Перепись 1897 г. зафиксировала едва ли не худшие времена для выражения польской идентичности. Даже относительная либерализация политического режима привела к стремительному изменению ситуации. После издания указа “О веротерпимости” на протяжении 1905–1909 гг. многие тысячи православных верующих перешли в католичество. Статистические данные, отражающие этот процесс, достаточно противоречивы, что отмечает В. Яновская. Однако ясно, что речь идет о десятках тысяч человек.[32]
В начале ХХ в. по всей территории Беларуси развернулось массовое строительство новых и реставрация старых костелов. Хотя точных данных о масштабах этого строительства собрать не удалось, ясно, что речь идет о многих десятках, если не сотнях новых храмов. Новые сооружения, например, так называемый Красный костел в Минске, костелы в Видзах, Гервятах, Старых Василишках (тот самый, на который давал деньги Леонард Ивановский), Лынтупах, Беняконях и т. д., поражали не только изяществом форм, но и производили сильное впечатление на современников (впрочем, как и сегодня) своими размерами. Огромное значение имело создание сети польских нелегальных школ. Так, только в Минской губернии с января по июль 1906 г. было обнаружено и закрыто 24 нелегальные школы, в которых обучалось свыше 350 чел.[33] Как правило, эти школы располагались в помещичьих имениях, реже – в городах. Большой размах тайного обучения объяснялся сохранением высокого престижа польского языка, особенно среди католического населения. “В Виленской, Гродненской и большей части Минской губернии – отмечалось в 1905 г. в ‘Виленском вестнике’, – каждый крестьянин-католик считает для себя позором не уметь говорить и читать по-польски”.[34] Католический ренессанс способствовал восстановлению и консервации представлений о тождественности конфессиональной и этнической принадлежности. Характерно в этом отношении письмо крестьян д. Городище Пинского уезда минскому губернатору: “Просим о преподавании в народном училище Закона Божия на польском языке, – писали они в 1910 г., – ввиду того, что в нашем обществе большинство – католики”.[35]

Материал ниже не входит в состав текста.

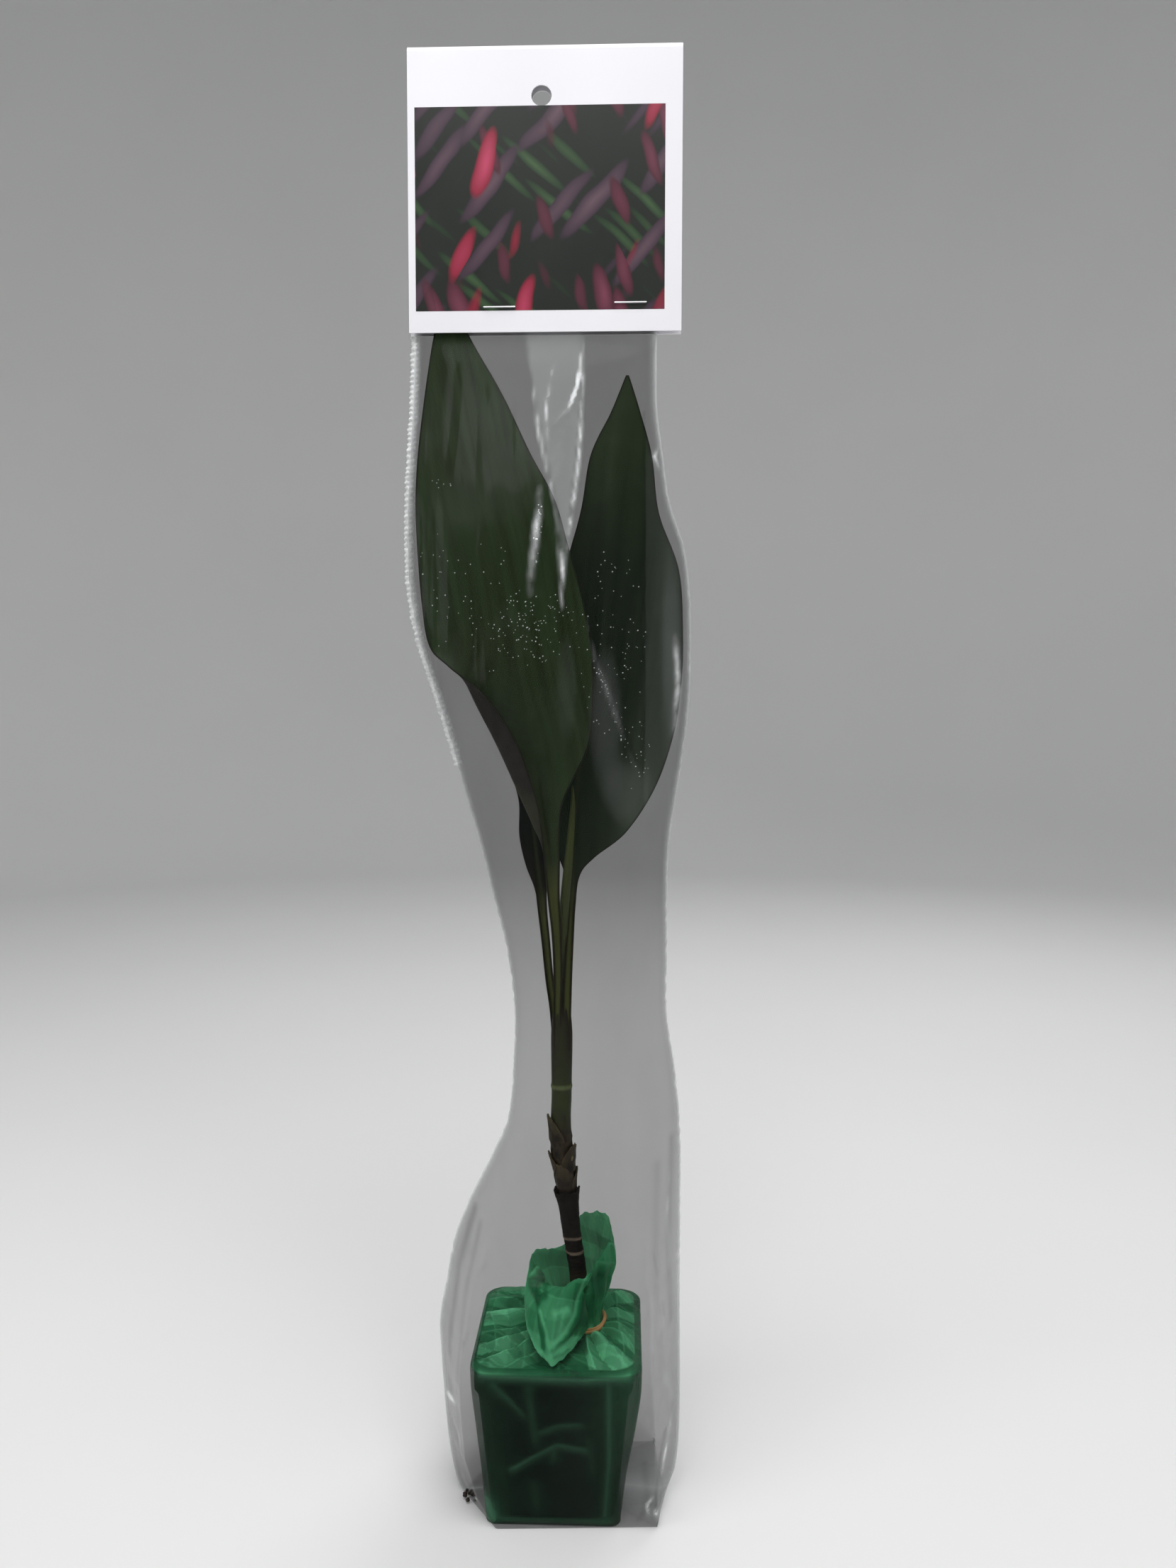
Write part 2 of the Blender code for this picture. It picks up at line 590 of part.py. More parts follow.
def make_wrap():
    """The green film: under the pot, up its sides, pleated to the neck and flared."""
    # Half width, height, corner radius, and how far the film stands off on the right.
    sides = [
        (20.0, WRAP_FLOOR, 6.0, 0.0),
        (POT_BASE_HALF, WRAP_FLOOR, 7.0, 0.0),
        (POT_BASE_HALF + 0.7, WRAP_FLOOR + 1.4, 7.0, 0.0),
        (28.6, 20.0, 6.0, 0.8),
        (30.4, 38.0, 5.5, 2.0),
        (POT_RIM_HALF + 0.4, POT_SHOULDER_Z - 1.0, 6.5, 2.6),
        (POT_RIM_HALF + 0.4, POT_RIM_Z - 0.4, 7.5, 2.4),
        (POT_RIM_HALF - 0.3, POT_RIM_Z + 0.6, 8.0, 2.0),
    ]
    tops = [0.3, 0.6, 0.85, 1.0]
    flares = [0.0, 0.12, 0.3, 0.5, 0.7, 0.86, 1.0]
    along = 1 + len(sides) + len(tops) + len(flares) - 1

    def point(i, j):
        if j == 0:
            return 0.0, 0.0, WRAP_FLOOR
        angle = ring_angle(i, WRAP_AROUND)
        if j <= len(sides):
            half, z, corner, loose = sides[j - 1]
            x, y, z = square_point(i, WRAP_AROUND, half, corner, z)
            return x + loose * max(x / half, 0.0) ** 2, y, z
        j -= len(sides) + 1
        if j < len(tops):
            share = tops[j]
            half, rim_z, corner, loose = sides[-1]
            rim_x, rim_y, rim_z = square_point(i, WRAP_AROUND, half, corner, rim_z + 0.2)
            rim_x += loose * max(rim_x / half, 0.0) ** 2
            reach = NECK_RADIUS + pleat(angle, 0.35)
            x = rim_x + (NECK_X + reach * math.cos(angle) - rim_x) * share
            y = rim_y + (reach * math.sin(angle) - rim_y) * share
            z = rim_z + (NECK_Z - 2.4 - rim_z) * share
            z += (pleat(angle, 1.0) + 0.7) * math.sin(math.pi * share)
            return x, y, z
        j -= len(tops)
        return flare_point(angle, flares[j])

    wrap = formed_grid("green_wrap", WRAP_AROUND, along, point)
    solidify(wrap, FILM, 1.0)
    wrap.data.materials.append(new_material("green_film", (0.05, 0.42, 0.2), 0.3))
    return wrap


def make_band():
    bpy.ops.mesh.primitive_torus_add(
        major_segments=28,
        minor_segments=8,
        major_radius=(NECK_RADIUS + 0.35 + FILM + GAP + BAND_THICKNESS / 2.0 + 0.15) * MM,
        minor_radius=BAND_THICKNESS / 2.0 * MM,
        location=(NECK_X * MM, 0.0, NECK_Z * MM),
    )
    band = file_in(bpy.context.object, "rubber_band", PARTS)
    band.data.materials.append(new_material("band_rubber", (0.55, 0.33, 0.12), 0.6))
    return band


def sleeve_profile(across, boxed, corner):
    """How deep a section stands at a place between its seams, from 0 to 1."""
    round_part = math.sqrt(max(1.0 - across**2, 0.0))
    box_part = min(1.0, (1.0 - abs(across)) / (1.0 - corner))
    return round_part + (box_part - round_part) * boxed


def sleeve_point(i, row):
    z, left_x, left_y, right_x, right_y, front, back, boxed, corner = row
    turn = 2.0 * math.pi * (i % SLEEVE_AROUND) / SLEEVE_AROUND
    across = math.cos(turn)
    depth = -back if turn < math.pi else front
    x = (left_x + right_x) / 2.0 + (right_x - left_x) / 2.0 * across
    seam_y = (left_y + right_y) / 2.0 + (right_y - left_y) / 2.0 * across
    return x, seam_y - depth * sleeve_profile(across, boxed, corner), z


def make_sleeve():
    """The clear bag: flat under the pot, flat again between the card's panels."""

    def point(i, j):
        if j == 0:
            return 0.0, 0.0, 0.0
        return sleeve_point(i, SLEEVE[j - 1])

    sleeve = formed_grid("clear_sleeve", SLEEVE_AROUND, len(SLEEVE), point)
    solidify(sleeve, FILM, -1.0)
    sleeve.data.materials.append(new_material("clear_film", (0.8, 0.82, 0.84), 0.15))
    return sleeve


def make_card():
    """One sheet folded over the sleeve's top, its panels CARD_SLOT apart."""
    turn_radius = CARD_SLOT / 2.0
    fold_z = CARD_TOP - CARD_THICKNESS - turn_radius
    steps = 8
    path = [(-turn_radius, CARD_BOTTOM), (-turn_radius, (CARD_BOTTOM + fold_z) / 2.0)]
    for step in range(steps + 1):
        angle = math.pi * step / steps
        path.append((-turn_radius * math.cos(angle), fold_z + turn_radius * math.sin(angle)))
    path += [(turn_radius, (CARD_BOTTOM + fold_z) / 2.0), (turn_radius, CARD_BOTTOM)]

    def point(i, j):
        y, z = path[j]
        return CARD_X + (i / 2.0 - 0.5) * CARD_WIDTH, PACK_Y + y, z

    card = formed_grid("header_card", 2, len(path) - 1, point)
    outward = card.data.polygons[0].normal.y
    solidify(card, CARD_THICKNESS, 1.0 if outward < 0.0 else -1.0)
    hole = cutter_cylinder(
        "hang_hole",
        HANG_HOLE_RADIUS,
        (HANG_HOLE[0], PACK_Y - 8.0, HANG_HOLE[1]),
        (HANG_HOLE[0], PACK_Y + 8.0, HANG_HOLE[1]),
        32,
    )
    boolean(card, hole, "DIFFERENCE")
    card.data.materials.append(new_material("coated_card", (0.75, 0.74, 0.78), 0.4))
    return card


def make_staple(name, x, z, wire_material):
    """A closed staple: crown in front of the card, legs through it, ends turned in."""
    wire = STAPLE_WIRE / 2.0
    leg = STAPLE_WIDTH / 2.0 - wire
    face = CARD_SLOT / 2.0 + CARD_THICKNESS + GAP + wire
    turned = 1.2
    points = [
        (x - turned, PACK_Y + face, z),
        (x - leg, PACK_Y + face, z),
        (x - leg, PACK_Y - face, z),
        (x + leg, PACK_Y - face, z),
        (x + leg, PACK_Y + face, z),
        (x + turned, PACK_Y + face, z),
    ]
    staple = bent_wire(name, points, [wire] * len(points), 8)
    staple.data.materials.append(wire_material)
    return staple


clear_scene()
PARTS = new_collection("packaged_ti_plant")
CUTTERS = new_collection("cutters", helper=True)

make_pot()
make_soil()
make_cane()
make_shoot()
LEAF_GREEN = new_material("mature_leaf", (0.035, 0.055, 0.028), 0.4)
make_leaf("leaf_front", LEAF_FRONT, 34, LEAF_GREEN)
make_leaf("leaf_right", LEAF_RIGHT, 30, LEAF_GREEN)
make_leaf("leaf_back", LEAF_BACK, 26, LEAF_GREEN)
make_spear()
make_wrap()
make_band()
SLEEVE_OBJECT = make_sleeve()
CARD_OBJECT = make_card()
STEEL = new_material("staple_wire", (0.6, 0.6, 0.62), 0.3, 1.0)
for STAPLE_NAME, (STAPLE_X, STAPLE_Z) in STAPLES.items():
    make_staple(STAPLE_NAME, STAPLE_X, STAPLE_Z, STEEL)
    for SIDE in (-1.0, 1.0):
        LEG_X = STAPLE_X + SIDE * (STAPLE_WIDTH - STAPLE_WIRE) / 2.0
        LEG_HOLE = cutter_cylinder(
            f"{STAPLE_NAME}_leg_hole_{SIDE:+.0f}",
            STAPLE_HOLE_RADIUS,
            (LEG_X, PACK_Y - 8.0, STAPLE_Z),
            (LEG_X, PACK_Y + 8.0, STAPLE_Z),
            12,
        )
        # The exact solver leaves a sliver open in the film's long thin triangles.
        boolean(SLEEVE_OBJECT, LEG_HOLE, "DIFFERENCE", "MANIFOLD")
        boolean(CARD_OBJECT, LEG_HOLE, "DIFFERENCE")
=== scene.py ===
import bmesh
import bpy
import numpy as np
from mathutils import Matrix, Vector, noise


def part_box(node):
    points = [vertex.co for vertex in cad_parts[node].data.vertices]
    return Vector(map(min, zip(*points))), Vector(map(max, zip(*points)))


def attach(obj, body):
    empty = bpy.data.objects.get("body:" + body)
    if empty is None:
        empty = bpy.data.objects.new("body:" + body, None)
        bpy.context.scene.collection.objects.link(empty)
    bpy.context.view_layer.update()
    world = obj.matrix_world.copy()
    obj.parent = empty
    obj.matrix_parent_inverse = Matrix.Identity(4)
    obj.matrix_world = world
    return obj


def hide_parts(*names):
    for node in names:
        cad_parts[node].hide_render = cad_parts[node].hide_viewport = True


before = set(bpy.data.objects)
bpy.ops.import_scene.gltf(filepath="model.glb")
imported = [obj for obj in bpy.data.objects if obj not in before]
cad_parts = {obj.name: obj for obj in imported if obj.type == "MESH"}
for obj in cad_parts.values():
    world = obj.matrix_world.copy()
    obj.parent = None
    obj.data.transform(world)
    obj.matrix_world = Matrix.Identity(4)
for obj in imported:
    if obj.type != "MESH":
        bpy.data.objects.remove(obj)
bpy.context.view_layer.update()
mm = 0.001
print("frame loaded")


# shader tools

class Wire:
    # an output socket whose sums and products add Math nodes
    def __init__(self, recipe, socket):
        self.recipe = recipe
        self.socket = socket

    def maths(self, operation, first, second):
        settings = {"operation": operation}
        return self.recipe.add("ShaderNodeMath", settings, {0: first, 1: second})

    def __add__(self, other):
        return self.maths("ADD", self, other)

    __radd__ = __add__

    def __sub__(self, other):
        return self.maths("SUBTRACT", self, other)

    def __rsub__(self, other):
        return self.maths("SUBTRACT", other, self)

    def __mul__(self, other):
        return self.maths("MULTIPLY", self, other)

    __rmul__ = __mul__

    def __truediv__(self, other):
        return self.maths("DIVIDE", self, other)

    def size(self):
        return self.maths("ABSOLUTE", self, 0.0)

    def wave(self):
        return self.maths("SINE", self, 0.0)

    def atLeast(self, other):
        return self.maths("MAXIMUM", self, other)

    def atMost(self, other):
        return self.maths("MINIMUM", self, other)

    def between(self, low, high):
        # 0 at low and 1 at high, clamped, either way round
        return ((self - low) / (high - low)).atLeast(0.0).atMost(1.0)


class Recipe:
    # one material and the nodes that make its finish
    def __init__(self, name, **plain):
        self.material = bpy.data.materials.new(name)
        self.material.use_nodes = True
        self.tree = self.material.node_tree
        self.shader = self.tree.nodes["Principled BSDF"]
        for socketName, value in plain.items():
            self.shader.inputs[socketName.replace("_", " ")].default_value = value
        self.places = self.add("ShaderNodeTexCoord", {}, {}, "Object")

    def add(self, kind, settings, inputs, output=0):
        node = self.tree.nodes.new(kind)
        for key, value in settings.items():
            setattr(node, key, value)
        for key, value in inputs.items():
            if isinstance(value, Wire):
                self.tree.links.new(value.socket, node.inputs[key])
            else:
                node.inputs[key].default_value = value
        return Wire(self, node.outputs[output])

    def feed(self, **links):
        for socketName, value in links.items():
            target = self.shader.inputs[socketName.replace("_", " ")]
            self.tree.links.new(value.socket, target)
        return self.material

    def noise(self, scale, detail=4.0, rough=0.5, stretch=(1.0, 1.0, 1.0)):
        spot = self.add(
            "ShaderNodeVectorMath", {"operation": "MULTIPLY"}, {0: self.places, 1: stretch}
        )
        inputs = {"Vector": spot, "Scale": scale, "Detail": detail, "Roughness": rough}
        return self.add("ShaderNodeTexNoise", {}, inputs)

    def read(self, name):
        return self.add("ShaderNodeAttribute", {"attribute_name": name}, {}, "Fac")

    def mix(self, factor, first, second):
        # sockets 0, 6 and 7 take the factor and the two colours, and output 2 gives the colour
        settings = {"data_type": "RGBA"}
        first = (*first, 1.0) if isinstance(first, tuple) else first
        second = (*second, 1.0) if isinstance(second, tuple) else second
        return self.add("ShaderNodeMix", settings, {0: factor, 6: first, 7: second}, 2)

    def paint(self, tone, *coats):
        # each coat is how much of it shows, and its colour
        for factor, colour in coats:
            tone = self.mix(factor, tone, colour)
        return tone

    def bump(self, height, strength, distance):
        inputs = {"Height": height, "Strength": strength, "Distance": distance}
        return self.add("ShaderNodeBump", {}, inputs)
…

В результате всего этого численность населения, относившего себя к полякам, в начале 1910-х гг. значительно увеличилась. Более-менее достоверные сведения имеются только по городскому населению Беларуси, среди которого с 1897 по 1910 г. численность поляков возросла на 70 %, а удельный вес – на 1,5 %.[36] А в Минске с 1897 по 1917 гг. численность поляков возросла в 2,5 раза, а удельный вес – в 2 раза. При этом удельный вес белорусов снизился в 4 раза.[37] Не менее показателен рост в этот же период доли поляков в структуре городского населения Могилевской губернии с 2,7 % до 9,1 %.[38] Более того, забегая немного вперед, в период межвоенной Польши, можно констатировать еще более стремительное увеличение численности поляков. Если, например, перепись 1897 г. фиксирует в границах Вилейского уезда только 2,5 % поляков, то перепись 1919 г. – 30,3%, 1921 г. – 42,1 %, 1931 г. – 45,4%.[39]
Дело здесь не в цифрах, а в том, что за ними стоит. Безусловно, это не реальные колебания численности поляков и, как мне кажется, не фальсификации, а обычная социальная практика пограничья, практика адаптивности, флексибильности, проще говоря – стратегия выживания, в которой идентичность – это не то, что определяет (т.е. портит) судьбу, а то, что можно определять, выбирать, менять для свершения этой самой судьбы. Также и сегодня кампания представления “карты поляка”, судя по всему, приведет к очередному увеличению количества людей, считающих себя поляками.
“Существование на пограничье, – пишет Игорь Бобков, – означает не движение перехода от одной культуры к другой, что было бы симптомом инкультурации (если оно свободно) или колонизации (если оно вынуждено), а движение по границе, меланхолическое продвижение параллельно существующим культурным границам, жест окончательного несовпадения с наличной топикой, стратегии неотделения себя от и невыбора между своим и чужим, существование в туманном пространстве, где свое отчуждено, а чужое все-таки свое: существование между Отчизной и Чужбиной, которые на самом деле оказываются двумя сторонами единого целого.”[40]
Судьбы М. Бобровского, И. Даниловича, отца и сыновей Ивановских как раз являются примерами “движения параллельно границам”. Смог ли Игнатий Данилович окончательно стать украинцем, а Тадеуш Ивановский – Тадасом Иванаускасом? Едва ли кто-нибудь сможет дать на это, не лукавя, утвердительный ответ.